Но, отправляясь с прежним вожатым в темные миры, он чувствует, что переполнен опытом иного и ему нужен новый язык для того, чтобы "концепцию", постепенно открывавшуюся в поэтических снобдениях, изложить во всей полноте. Земными словами рассказать о потусторонних странствиях. Но, как утверждал не забытый им Рамачарака, "высшие области астральных сфер очень плохо поддаются описанию, и у нас нет слов для этого и нет понятий". Ища соответственных слов, он обращался и к мифологическому языку, и к сакральному — церковнославянскому, поначалу только подступаясь к собственной и "услышанной", и придуманной терминологии, прояснявшейся и уточнявшейся постепенно, вместе с "концепцией". Он объяснит причудливую нерусскость вводимых им имен и понятий так: русская метакультура одна из самых молодых, а многое из творившегося в иных мирах названо в эпохи, когда существовали языки прадревние, неведомые нынешним филологам.

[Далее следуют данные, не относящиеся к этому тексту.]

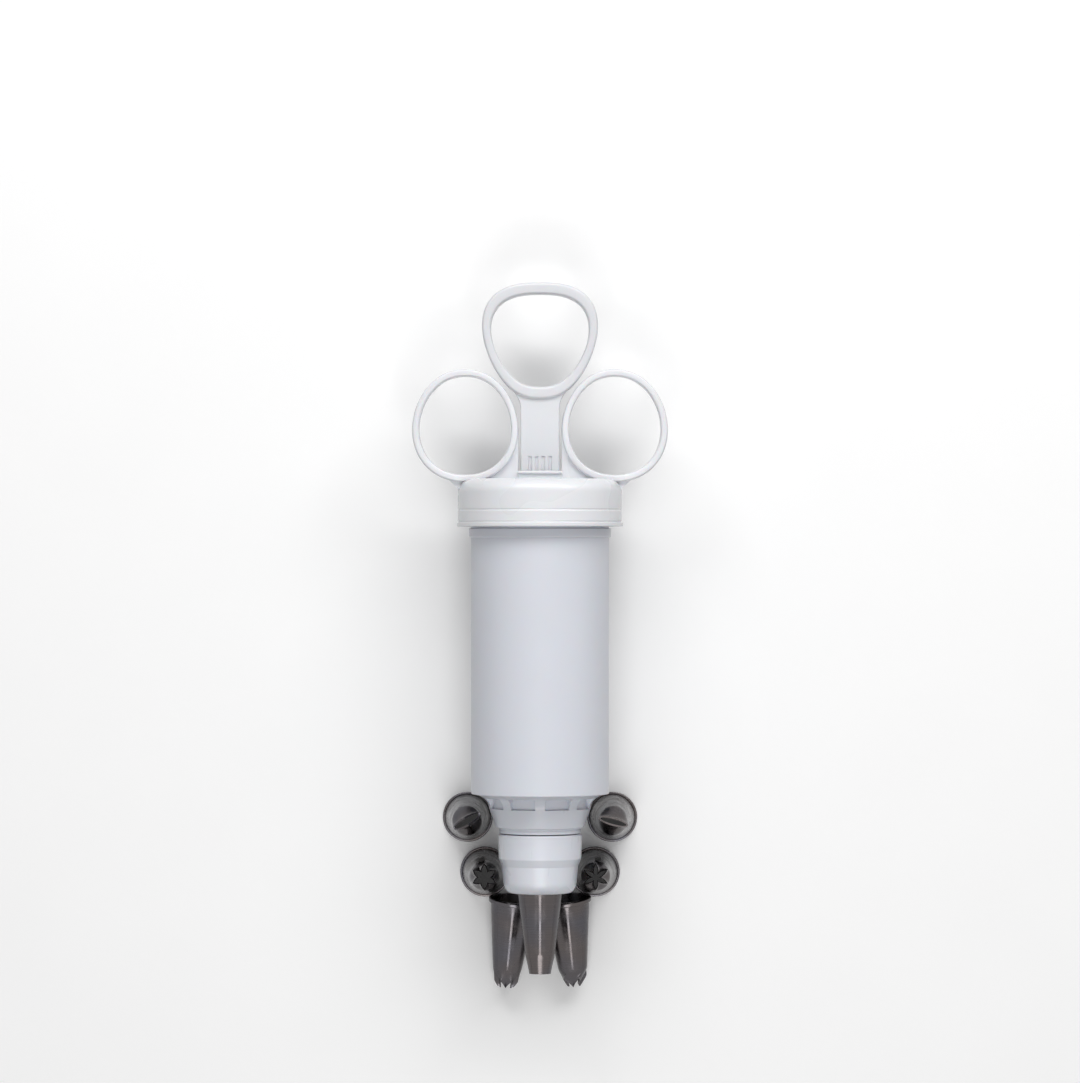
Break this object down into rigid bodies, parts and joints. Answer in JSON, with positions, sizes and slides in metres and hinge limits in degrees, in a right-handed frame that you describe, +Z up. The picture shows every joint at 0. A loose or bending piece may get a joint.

Вначале он злоупотреблял славянизмами и мифологизмами. От замечаний на стихотворение той поры "…И расторгнув наши руки…", высказанных женой, он не отмахивается, соглашаясь, что, действительно, "дефекты, свойственные той стадии (начало 50 г.) могут резать слух, — и вносит в текст коррективы. — Ты совершенно права насчет "Азраила", "горе влеком я" (перечеркни и читай: "лишь тобою ввысь влеком я"), — и теперь такого уж не случается. Я не согласен относительно "успения" (для этого не нужно никакого словаря, смысл этого слова известен десяткам миллионов людей — всем, кому ясен смысл слова "рождество"), — и, разумеется, Приснодевы. Это не случайно оброненный мимоходом архаизм, выветрившийся наподобие всяких Фемид и Аврор, а выражение одного из центральнейших понятий концепции, раскрываемых последовательными этапами. Неуместно там другое, соседнее слово — престол"[437].